The priest brought out the cross, which was the best I have seen, artistically speaking. Anyway the driver/guide guy bared his back and the priest place the cross on his bare skin, and he also blessed Happy. We went back down the hill and I gave a couple of old begging ladies the last of my little cash. We reached the bottom, and I had a ten birr Mirinda orange pop. An old woman carrying a big buncha sticks told Happy she had been walking a long way and asked if we could give her a ride to her place down the road. They asked me, and I didn’t see why not and said if it was OK with them, it was OK with me. They explained some tourists don’t like doing that cause they have “paid” for the exlusive use of the van. She had already stared without us, so we had to catch up to her to give her a ride, and she seemed pretty happy when the driver and Happy put her bundle in the roof rack.

I was seasick on the way back, but it wasn’t as bad cause the road got better the closer we got to town, and that in itself brought me some relief. And every time I lifted up my cheapo still camera, the driver stopped so I could take the picture. It was quite nice. We stopped in the town that marks the turn of to Yemrehanna Kristos, and picked up some guys there, and eventually we got back to Lalibela. The town itself is perched on the top of a high cliff overlooking a badlands type valley.

I went and lay down as soon as I got back and fell asleep. I woke up late, and went to the restaurant and order pepper steak, but the chips were awful, and the steak itself wasn’t great. As the power was out, I went back to sleep.

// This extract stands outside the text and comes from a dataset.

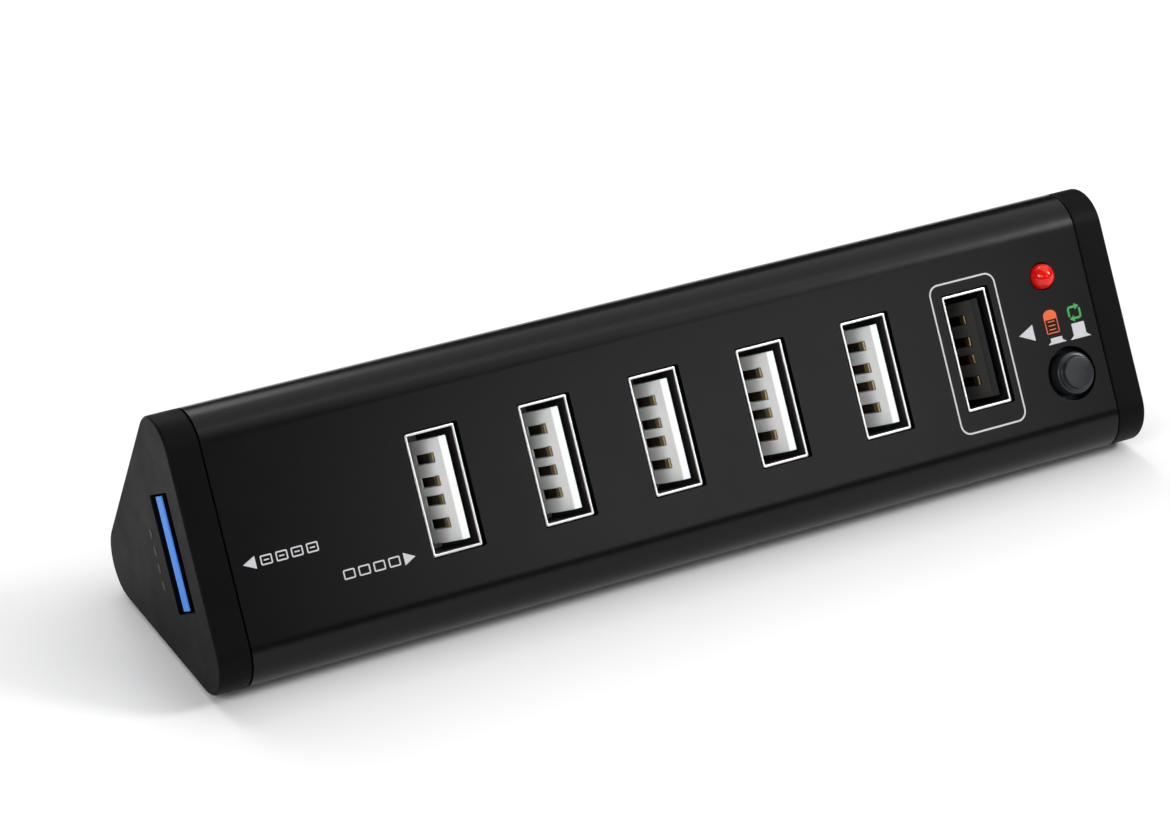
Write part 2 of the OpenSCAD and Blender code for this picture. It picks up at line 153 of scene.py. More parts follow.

January 29th, 2009 (again)

So I’m still feeling sick. The fever’s gone but I still have a headache and feel a little queasy. Stayed in bed to write this blog. But there’s only so much I can do. The window s face North so even though it’s sunny out, it’s still kinda dark in here, and I need some fresh air.

That was then though; this is now. Three Australians came out to the patio, one called Matthew and I forget the others’ names and we started chatting and I ordered a coffee to go with the chat, and after I had a couple of cups, I realized my headach had disappeared and realized I hadn’t had any coffee for a couple of days, and the headache part of my flu was actually from caffeine withdrawal! So I was feeling better already. Then Sean and Arlene showed up at the hotel. They had gone up to see the Tigray churches overland with Sandy, the Australian who was still enroute. The day brightened quite considerably when they arrived and Sean was set on seeing the St. Giorgis site at sunset, so I wlked down there with them. Other than going to the bnk it was the first time I had ventured out on the streets of Lalibela since I got here. My mood improved considerably, as they are both quite adventurous socially and physically. We stopped at the bank so they could change some traveller’s cheques, then walked down the hill to buy tickets to see the churches. It’s 200Birr for five days and heaven’s sake it was 300 Birr for my video camera! To make things worse, I had NO MEMORY STICK in the darn camera! It was back at the hotel. So I shot video and used my cheap 35mm. So until I can get the pics digitized you have no way of seeing them. I am sending them back to Lee to take to Walmart as soon as I get back to Addis Abeba.

So, it was great fun exploring the church with Sean and Arlene, and on the way back up the hill to the Seven Olives (I had been calling it the Seven Onions till Sean pointed out I was staying at the Seven Olives. We met three Greeks on the way up that Sean and Arlene knew, and they started talking and eventually went in to a church service at one of the churches, so I headed up the hill to find the Blue Nile Restaurant where we would meet later. I ordered a Coke, and chatted with a kid who worked there. He was in the last year of high school. They played Teddy Afro on the stereo and it was quite wonderful sitting there in the twilight, listening to Teddy. He’s in jail here for opposing the government and still has five or six years left to go before he Cn get out. It was quite a while later when Sean came, bearing Greeks, and I had just finished off a plate of lamb with a Coke. We sat for quite a while and a woman made the traditional coffee thing with incense and all, but I think I was the only one who drank coffee. One of the women was called Athena, which I thought was pretty cool and she promised to send me the name of a couple of really nice hotels in India to me. It was quite wonderful there. We sat outside under a tent canopy and the restaurant was up a slope from the road. I shot some video there that turned out pretty great I think. Shots of passers by. The welder across the street making a metal sign, stuff like that.

It was great fun, and we got back around 21:45 and agreed to meet in the morning and tour the famous five, the northern set of churches.

January 30th, 2009

I woke up around 6AM. I’m feeling better. Still abit queasy though. I couldn’t get any water from the taps and kept playing with them, and suddenly, a miracle! HOT WATER! I had porridge, bananas and honey and coffee for breakfast and Sean and Arlene joined me. We toured the churches all morning and decided to walk to the Tokul Village Hotel so Arlene could make a phone call. We ended up stopping at a restaurant. There were two Dutch girls there and we chatted to them for a while, ordered pizza and Coke, and then a French couple showed up who Sean and Arlene had met, and as Sean and Arlene are originally from Montreal, we all cahtted in French, though whenever I said something in never seemed quite a propos. Still, we got a ride back in the van they hired and it turned out to be the same one happy had hired to go out to Yemrehanna Kristos. Weird.

We ran into an Israeli couple Sean and Arlene knew, and chatted, finally Arlene had to make her phone call to the place she’s gonna be working at in Senegal, and Sean had to go to the bank. I bought a bottle of mango juice and water, and as we were walking up to the Seeven Olives Hotel, Arlene spotted Sandy the Australian in an Internet café, so we all went back to the patio for coffee. Found out from Sean (he’s a doctor) I didn’t need to be taking my malaria pills, and that one of the side effects was that your skin would burn in the sun. Gaaah! That explains my particular blend of lobster.

I was pretty tired, so I left them and went for a nap. I woke up around 8 (20:00 HRS) and all the lights were out. I went out on the patio and joined Sean and Arlene, chatted with Sean. He’s studying Law at University in Austarlia. The two Israelis were there. Nice couple, and another guy, also Israeli, and an American called Rachel, who was quite pretty.